CFO Jennifer Uhl said that the current economic conditions would, if continued, slow down the company's targeted reduction in gearing and its share buy-back campaign, but that it was determined to keep its high credit rating. And she reminded press of the company's strong record in asset divestments, free cash flow growth and cost-cutting.

The company had been assuming in 2016, following its BG purchase, that oil would be $65/b this year and $66/b next. If current conditions continue, the reduction could have an impact of $2.5bn on downstream cashflow and $5.5bn on upstream cashflow, leaving it $8bn out of pocket this year and next. She said GDP trends did not support growth in demand and the weather was benign as well. Chemicals demand, for instance, was down 7% quarter on quarter. But although it would affect the pace, it would not affect the intention, she told press.

Net income attributable to the Anglo-Dutch major's shareholders on a current cost of supplies (CCS) base excluding identified items – used as a proxy for net profit – slumped 15% y/y to $4.77bn in the three-month period, Shell said in a report published October 31. The decline was caused by lower oil and gas prices and slimmed downstream margins but cashflow benefited from two start-ups, one of which was the Prelude LNG project which has now shipped eight cargoes of LNG and some of condensate and LPG.
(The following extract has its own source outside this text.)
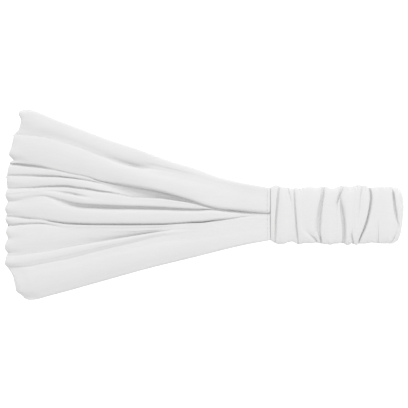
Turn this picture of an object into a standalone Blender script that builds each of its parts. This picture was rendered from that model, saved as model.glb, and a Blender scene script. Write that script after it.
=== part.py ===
"""Sports headband, a closed loop that lies folded flat.

A wide panel of two jersey plies, pleated into a fan, is sewn to a short gathered casing that
holds a flat elastic. +X runs from the panel's front fold to the casing's back fold, +Y across
the panel, and +Z up from the surface the band lies on. The origin is the centre of the
footprint. The upper layer is the half of the loop that lies on top.

Every piece follows a path in the XZ plane round the folded loop. A point of a piece is given by
its station on that path, its Y, and its distance out from the path: positive is the loop's
outside, and negative is the side that meets the head.
"""

import math
from collections import namedtuple

import bmesh
import bpy

MM = 0.001

# Overall sizes
FOLDED_LENGTH = 240.0 * MM
PANEL_LENGTH = 160.4 * MM          # front fold to join seam
PANEL_WIDTH = 114.0 * MM           # at the front fold
LOOP_SLIT = 4.8 * MM               # between the casing's two layers

# Panel
PLY = 1.2 * MM                     # one ply with its gathers
SEAM_WIDTH = 31.2 * MM             # the panel gathered into the join
SEAM_OFFSET = -5.7 * MM            # the join's centre, across the panel
NECK_LENGTH = 25.0 * MM            # the slender stretch next to the join
NECK_RISE = 4.1 * MM               # how far the upper edge climbs along the neck
NECK_DROP = 5.1 * MM               # how far the lower edge falls along the neck
FRONT_SWEEP_UPPER = 9.5 * MM       # how far the front fold runs back at the upper edge
FRONT_SWEEP_LOWER = 15.5 * MM      # and at the lower corner
LOWER_CORNER_SHARE = 0.5           # share of the half width that the lower corner takes
SWEEP_POWER = 1.6                  # how fast the front fold turns back towards an edge
PLEAT_HEIGHT = 1.0 * MM
PLEAT_SLOPE = 0.12                 # height of a narrow pleat over its width
ALLOWANCE = 7.0 * MM               # seam allowance, turned back inside the loop

# Casing and elastic
WEBBING_WIDTH = 29.0 * MM
WEBBING_THICKNESS = 1.2 * MM
CASING_WALL = 1.0 * MM
CASING_OFFSET = -6.2 * MM          # the casing's centre, across the panel
CASING_CHAMFER = 0.9 * MM
GATHER_COUNT = 6                   # gathers along each layer of the casing
GATHER_DEPTH = 0.5 * MM
GATHER_INSET = 0.8 * MM            # how far a gather draws the casing's edges in

# Thread
THREAD = 0.5 * MM                  # diameter
TOPSTITCH_DISTANCE = 2.0 * MM      # from the join seam
STITCH_LENGTH = 2.8 * MM
OVERLOCK_PITCH = 2.6 * MM
STITCH_RIPPLE = 0.08 * MM

CLEARANCE = 0.3 * MM               # between neighbouring pieces
WALL_STEP = 0.06 * MM              # run of the steep walls of a groove

# The pleats' creases, lower edge first: where each leaves the join, as a share of the join's
# half width, and where it meets the front fold, as a share of the panel's half width. The
# columns are those of the pleat below the crease.
Crease = namedtuple("Crease", "at_join at_front columns")
CREASES = (
    Crease(-0.10, -0.54, 4),
    Crease(-0.02, -0.14, 3),
    Crease(0.03, 0.17, 2),
    Crease(0.08, 0.45, 2),
    Crease(0.70, 0.75, 3),
)
UPPER_COLUMNS = 2

SEAM_TURN_ANGLES = (-90.0, -45.0, 0.0, 45.0, 90.0)
FRONT_FOLD_ANGLES = (90, 120, 150, 180, 210, 240, 270)
BACK_FOLD_ANGLES = (90, 60, 30, 0, -30, -60, -90)

# Sizes that follow
STACK = 2 * PLY + CLEARANCE
SIDE_ROOM = THREAD + 2 * CLEARANCE
CASING_WIDTH = WEBBING_WIDTH + 2 * (SIDE_ROOM + CASING_WALL)
CASING_THICKNESS = WEBBING_THICKNESS + 2 * (CLEARANCE + CASING_WALL)
FLAT_HEIGHT = 2 * CASING_THICKNESS + LOOP_SLIT
MIDDLE_Z = FLAT_HEIGHT / 2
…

On the upside, Shell was supported by the "stand-out" performance in the trading of LNG and oil products, which she said might not be repeated. Uhl said that 80% of its LNG was sold on oil-indexed contracts with a lag of three to six months. While the oil price is below Shell's planned $65/barrel, it still generates a higher LNG price than the Japan Korea Marker spot price assessment. The contractual relationships allowed for "significant value," and even if there were to be price reviews in the long-term contracts, these would only shift the base price, not the indexation agreements, she said.

Cash flow from operations, factoring out working capital movements, came to $12.1bn in the period, down from $14.7bn a year earlier.

“This quarter we continued to deliver strong cash flow and earnings, despite sustained lower oil and gas prices, and chemicals margins,” CEO Ben van Beurden said in a statement. “Our earnings reflect the resilience of our market-facing businesses and their ability to capitalise on market conditions, including very strong trading and optimisation results this quarter.”

Like other majors, Shell’s upstream business was stung by low prices, with CCS earnings excluding items from the segment more than halving to $907mn. While production was stable at 3.563mn barrels of oil equivalent/day, Shell suffered a 18% decline in realised prices for liquids and a 15% drop for gas. Its integrated gas segment performed well, with CCS earnings up 17% at$2.67bn, while downstream earnings were up 7% at $2.01bn.

“Our intention to buy back $25bn in shares and reduce net debt remains unchanged,” van Beurden continued. The prevailing weak macroeconomic conditions and challenging outlook inevitably create uncertainty about the pace of reducing gearing to 25% and completing the share buyback program within the 2020 timeframe.”

BP reported a 41% drop in profits for the third quarter, not only due to weaker prices but also output disruptions in the Gulf of Mexico as a result of Hurricane Barry. Profits at Total also fell by 24%, as bearish prices more than offset production gains.